■ **Exercise instructions**:
Quote every line of the material beneath this one.

■ **Data block**:
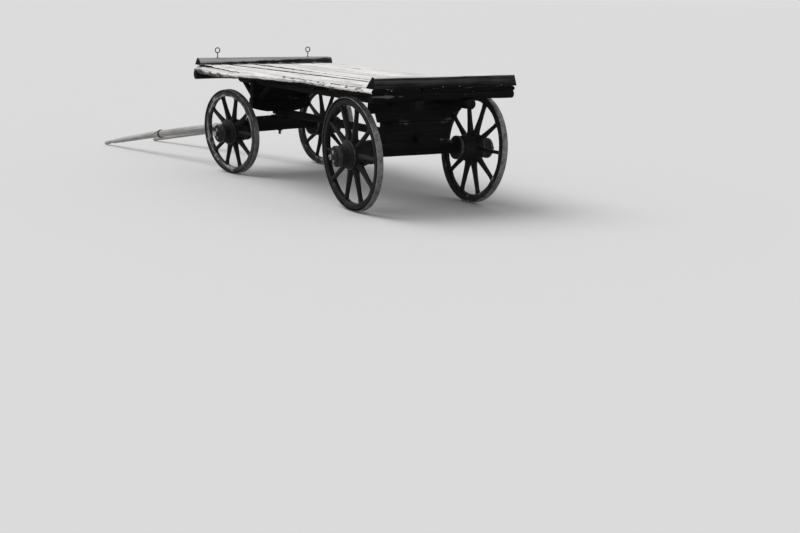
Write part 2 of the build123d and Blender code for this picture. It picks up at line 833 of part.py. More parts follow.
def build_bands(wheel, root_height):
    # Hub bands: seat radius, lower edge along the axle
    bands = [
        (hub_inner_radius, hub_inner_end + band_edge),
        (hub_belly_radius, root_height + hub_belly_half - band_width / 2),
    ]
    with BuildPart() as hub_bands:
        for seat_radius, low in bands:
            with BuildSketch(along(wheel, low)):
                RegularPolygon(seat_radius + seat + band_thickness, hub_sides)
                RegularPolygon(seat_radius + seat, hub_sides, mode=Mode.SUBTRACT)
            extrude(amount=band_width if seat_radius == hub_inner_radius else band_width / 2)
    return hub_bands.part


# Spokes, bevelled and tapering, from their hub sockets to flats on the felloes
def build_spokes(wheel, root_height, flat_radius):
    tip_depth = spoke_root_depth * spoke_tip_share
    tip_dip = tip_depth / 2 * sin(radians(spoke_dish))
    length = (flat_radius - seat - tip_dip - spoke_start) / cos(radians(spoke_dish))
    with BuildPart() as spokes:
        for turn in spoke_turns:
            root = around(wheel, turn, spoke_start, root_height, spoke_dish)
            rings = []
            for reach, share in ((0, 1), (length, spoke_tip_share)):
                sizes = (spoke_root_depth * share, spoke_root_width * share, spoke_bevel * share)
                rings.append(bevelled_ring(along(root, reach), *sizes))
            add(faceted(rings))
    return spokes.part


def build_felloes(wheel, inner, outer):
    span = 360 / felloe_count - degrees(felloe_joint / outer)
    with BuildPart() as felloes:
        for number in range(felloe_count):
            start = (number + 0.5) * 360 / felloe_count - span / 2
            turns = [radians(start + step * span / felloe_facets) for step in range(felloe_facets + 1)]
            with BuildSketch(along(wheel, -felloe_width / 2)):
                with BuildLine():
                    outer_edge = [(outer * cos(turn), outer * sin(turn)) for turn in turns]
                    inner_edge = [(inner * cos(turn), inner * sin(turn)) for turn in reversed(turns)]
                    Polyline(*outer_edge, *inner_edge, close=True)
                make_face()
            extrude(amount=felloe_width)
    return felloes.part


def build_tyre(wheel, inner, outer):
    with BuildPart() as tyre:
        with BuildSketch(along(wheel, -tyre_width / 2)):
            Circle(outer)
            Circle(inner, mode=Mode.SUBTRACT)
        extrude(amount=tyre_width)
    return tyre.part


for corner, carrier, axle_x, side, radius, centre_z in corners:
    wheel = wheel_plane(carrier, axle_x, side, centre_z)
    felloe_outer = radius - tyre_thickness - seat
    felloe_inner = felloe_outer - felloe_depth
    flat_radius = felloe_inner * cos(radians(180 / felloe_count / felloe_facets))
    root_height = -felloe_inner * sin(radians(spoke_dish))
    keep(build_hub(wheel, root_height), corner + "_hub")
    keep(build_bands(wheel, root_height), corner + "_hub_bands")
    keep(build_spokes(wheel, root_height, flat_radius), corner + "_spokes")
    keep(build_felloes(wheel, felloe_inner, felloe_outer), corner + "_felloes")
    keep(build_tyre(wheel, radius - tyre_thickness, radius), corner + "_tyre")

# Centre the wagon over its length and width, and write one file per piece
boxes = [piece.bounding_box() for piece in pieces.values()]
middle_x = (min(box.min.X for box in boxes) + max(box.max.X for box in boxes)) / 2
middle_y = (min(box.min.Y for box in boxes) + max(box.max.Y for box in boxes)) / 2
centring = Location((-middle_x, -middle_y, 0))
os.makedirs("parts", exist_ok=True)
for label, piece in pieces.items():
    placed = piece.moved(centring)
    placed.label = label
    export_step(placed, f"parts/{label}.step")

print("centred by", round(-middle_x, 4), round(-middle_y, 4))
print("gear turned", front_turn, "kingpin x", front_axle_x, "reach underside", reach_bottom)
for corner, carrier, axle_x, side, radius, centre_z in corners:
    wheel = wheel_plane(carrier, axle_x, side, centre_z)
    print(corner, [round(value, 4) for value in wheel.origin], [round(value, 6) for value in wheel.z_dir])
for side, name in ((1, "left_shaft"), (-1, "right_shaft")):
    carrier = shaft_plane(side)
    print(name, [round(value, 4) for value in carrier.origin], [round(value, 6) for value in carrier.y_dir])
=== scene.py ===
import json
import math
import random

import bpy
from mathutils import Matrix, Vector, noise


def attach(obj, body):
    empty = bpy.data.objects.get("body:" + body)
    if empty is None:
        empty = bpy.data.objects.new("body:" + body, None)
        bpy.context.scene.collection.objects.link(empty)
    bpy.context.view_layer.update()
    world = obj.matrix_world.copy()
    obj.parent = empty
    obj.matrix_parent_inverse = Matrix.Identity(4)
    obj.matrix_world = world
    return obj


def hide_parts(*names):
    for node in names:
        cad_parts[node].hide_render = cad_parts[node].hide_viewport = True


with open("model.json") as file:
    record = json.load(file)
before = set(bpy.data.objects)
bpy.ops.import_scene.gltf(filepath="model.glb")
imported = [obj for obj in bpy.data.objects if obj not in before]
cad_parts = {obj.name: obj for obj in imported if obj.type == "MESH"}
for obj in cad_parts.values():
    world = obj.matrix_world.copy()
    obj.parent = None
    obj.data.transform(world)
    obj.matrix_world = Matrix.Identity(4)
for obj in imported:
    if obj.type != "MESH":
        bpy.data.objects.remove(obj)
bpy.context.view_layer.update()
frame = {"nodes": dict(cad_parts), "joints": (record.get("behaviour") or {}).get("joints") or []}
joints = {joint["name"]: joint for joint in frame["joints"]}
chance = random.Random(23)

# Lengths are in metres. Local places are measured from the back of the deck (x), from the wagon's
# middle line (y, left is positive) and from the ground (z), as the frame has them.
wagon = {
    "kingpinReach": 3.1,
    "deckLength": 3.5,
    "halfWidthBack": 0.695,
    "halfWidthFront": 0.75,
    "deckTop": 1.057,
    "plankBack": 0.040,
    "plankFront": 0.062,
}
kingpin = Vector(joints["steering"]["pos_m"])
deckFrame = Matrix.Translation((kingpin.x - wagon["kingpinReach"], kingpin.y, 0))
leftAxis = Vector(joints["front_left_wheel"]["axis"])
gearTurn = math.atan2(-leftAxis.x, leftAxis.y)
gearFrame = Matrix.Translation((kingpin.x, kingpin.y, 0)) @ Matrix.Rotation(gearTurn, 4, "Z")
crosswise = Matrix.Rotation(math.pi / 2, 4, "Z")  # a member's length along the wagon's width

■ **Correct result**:
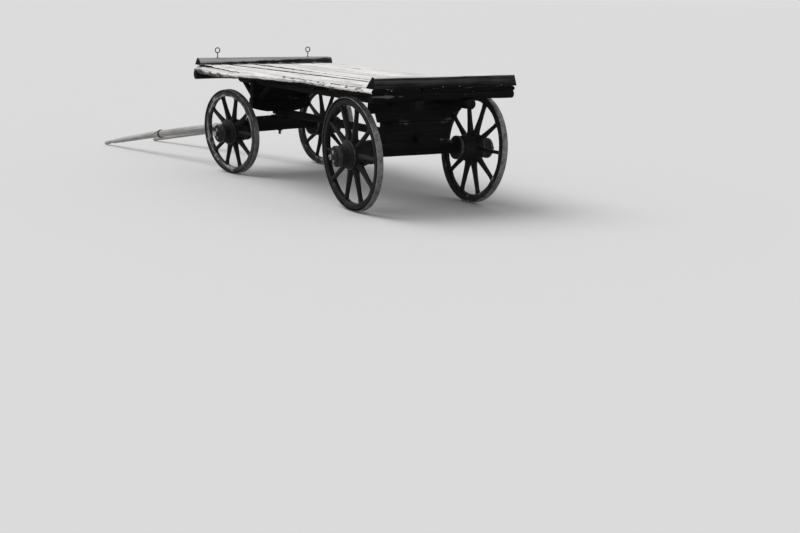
Write part 2 of the build123d and Blender code for this picture. It picks up at line 833 of part.py. More parts follow.
def build_bands(wheel, root_height):
    # Hub bands: seat radius, lower edge along the axle
    bands = [
        (hub_inner_radius, hub_inner_end + band_edge),
        (hub_belly_radius, root_height + hub_belly_half - band_width / 2),
    ]
    with BuildPart() as hub_bands:
        for seat_radius, low in bands:
            with BuildSketch(along(wheel, low)):
                RegularPolygon(seat_radius + seat + band_thickness, hub_sides)
                RegularPolygon(seat_radius + seat, hub_sides, mode=Mode.SUBTRACT)
            extrude(amount=band_width if seat_radius == hub_inner_radius else band_width / 2)
    return hub_bands.part


# Spokes, bevelled and tapering, from their hub sockets to flats on the felloes
def build_spokes(wheel, root_height, flat_radius):
    tip_depth = spoke_root_depth * spoke_tip_share
    tip_dip = tip_depth / 2 * sin(radians(spoke_dish))
    length = (flat_radius - seat - tip_dip - spoke_start) / cos(radians(spoke_dish))
    with BuildPart() as spokes:
        for turn in spoke_turns:
            root = around(wheel, turn, spoke_start, root_height, spoke_dish)
            rings = []
            for reach, share in ((0, 1), (length, spoke_tip_share)):
                sizes = (spoke_root_depth * share, spoke_root_width * share, spoke_bevel * share)
                rings.append(bevelled_ring(along(root, reach), *sizes))
            add(faceted(rings))
    return spokes.part


def build_felloes(wheel, inner, outer):
    span = 360 / felloe_count - degrees(felloe_joint / outer)
    with BuildPart() as felloes:
        for number in range(felloe_count):
            start = (number + 0.5) * 360 / felloe_count - span / 2
            turns = [radians(start + step * span / felloe_facets) for step in range(felloe_facets + 1)]
            with BuildSketch(along(wheel, -felloe_width / 2)):
                with BuildLine():
                    outer_edge = [(outer * cos(turn), outer * sin(turn)) for turn in turns]
                    inner_edge = [(inner * cos(turn), inner * sin(turn)) for turn in reversed(turns)]
                    Polyline(*outer_edge, *inner_edge, close=True)
                make_face()
            extrude(amount=felloe_width)
    return felloes.part


def build_tyre(wheel, inner, outer):
    with BuildPart() as tyre:
        with BuildSketch(along(wheel, -tyre_width / 2)):
            Circle(outer)
            Circle(inner, mode=Mode.SUBTRACT)
        extrude(amount=tyre_width)
    return tyre.part


for corner, carrier, axle_x, side, radius, centre_z in corners:
    wheel = wheel_plane(carrier, axle_x, side, centre_z)
    felloe_outer = radius - tyre_thickness - seat
    felloe_inner = felloe_outer - felloe_depth
    flat_radius = felloe_inner * cos(radians(180 / felloe_count / felloe_facets))
    root_height = -felloe_inner * sin(radians(spoke_dish))
    keep(build_hub(wheel, root_height), corner + "_hub")
    keep(build_bands(wheel, root_height), corner + "_hub_bands")
    keep(build_spokes(wheel, root_height, flat_radius), corner + "_spokes")
    keep(build_felloes(wheel, felloe_inner, felloe_outer), corner + "_felloes")
    keep(build_tyre(wheel, radius - tyre_thickness, radius), corner + "_tyre")

# Centre the wagon over its length and width, and write one file per piece
boxes = [piece.bounding_box() for piece in pieces.values()]
middle_x = (min(box.min.X for box in boxes) + max(box.max.X for box in boxes)) / 2
middle_y = (min(box.min.Y for box in boxes) + max(box.max.Y for box in boxes)) / 2
centring = Location((-middle_x, -middle_y, 0))
os.makedirs("parts", exist_ok=True)
for label, piece in pieces.items():
    placed = piece.moved(centring)
    placed.label = label
    export_step(placed, f"parts/{label}.step")

print("centred by", round(-middle_x, 4), round(-middle_y, 4))
print("gear turned", front_turn, "kingpin x", front_axle_x, "reach underside", reach_bottom)
for corner, carrier, axle_x, side, radius, centre_z in corners:
    wheel = wheel_plane(carrier, axle_x, side, centre_z)
    print(corner, [round(value, 4) for value in wheel.origin], [round(value, 6) for value in wheel.z_dir])
for side, name in ((1, "left_shaft"), (-1, "right_shaft")):
    carrier = shaft_plane(side)
    print(name, [round(value, 4) for value in carrier.origin], [round(value, 6) for value in carrier.y_dir])
=== scene.py ===
import json
import math
import random

import bpy
from mathutils import Matrix, Vector, noise


def attach(obj, body):
    empty = bpy.data.objects.get("body:" + body)
    if empty is None:
        empty = bpy.data.objects.new("body:" + body, None)
        bpy.context.scene.collection.objects.link(empty)
    bpy.context.view_layer.update()
    world = obj.matrix_world.copy()
    obj.parent = empty
    obj.matrix_parent_inverse = Matrix.Identity(4)
    obj.matrix_world = world
    return obj


def hide_parts(*names):
    for node in names:
        cad_parts[node].hide_render = cad_parts[node].hide_viewport = True


with open("model.json") as file:
    record = json.load(file)
before = set(bpy.data.objects)
bpy.ops.import_scene.gltf(filepath="model.glb")
imported = [obj for obj in bpy.data.objects if obj not in before]
cad_parts = {obj.name: obj for obj in imported if obj.type == "MESH"}
for obj in cad_parts.values():
    world = obj.matrix_world.copy()
    obj.parent = None
    obj.data.transform(world)
    obj.matrix_world = Matrix.Identity(4)
for obj in imported:
    if obj.type != "MESH":
        bpy.data.objects.remove(obj)
bpy.context.view_layer.update()
frame = {"nodes": dict(cad_parts), "joints": (record.get("behaviour") or {}).get("joints") or []}
joints = {joint["name"]: joint for joint in frame["joints"]}
chance = random.Random(23)

# Lengths are in metres. Local places are measured from the back of the deck (x), from the wagon's
# middle line (y, left is positive) and from the ground (z), as the frame has them.
wagon = {
    "kingpinReach": 3.1,
    "deckLength": 3.5,
    "halfWidthBack": 0.695,
    "halfWidthFront": 0.75,
    "deckTop": 1.057,
    "plankBack": 0.040,
    "plankFront": 0.062,
}
kingpin = Vector(joints["steering"]["pos_m"])
deckFrame = Matrix.Translation((kingpin.x - wagon["kingpinReach"], kingpin.y, 0))
leftAxis = Vector(joints["front_left_wheel"]["axis"])
gearTurn = math.atan2(-leftAxis.x, leftAxis.y)
gearFrame = Matrix.Translation((kingpin.x, kingpin.y, 0)) @ Matrix.Rotation(gearTurn, 4, "Z")
crosswise = Matrix.Rotation(math.pi / 2, 4, "Z")  # a member's length along the wagon's width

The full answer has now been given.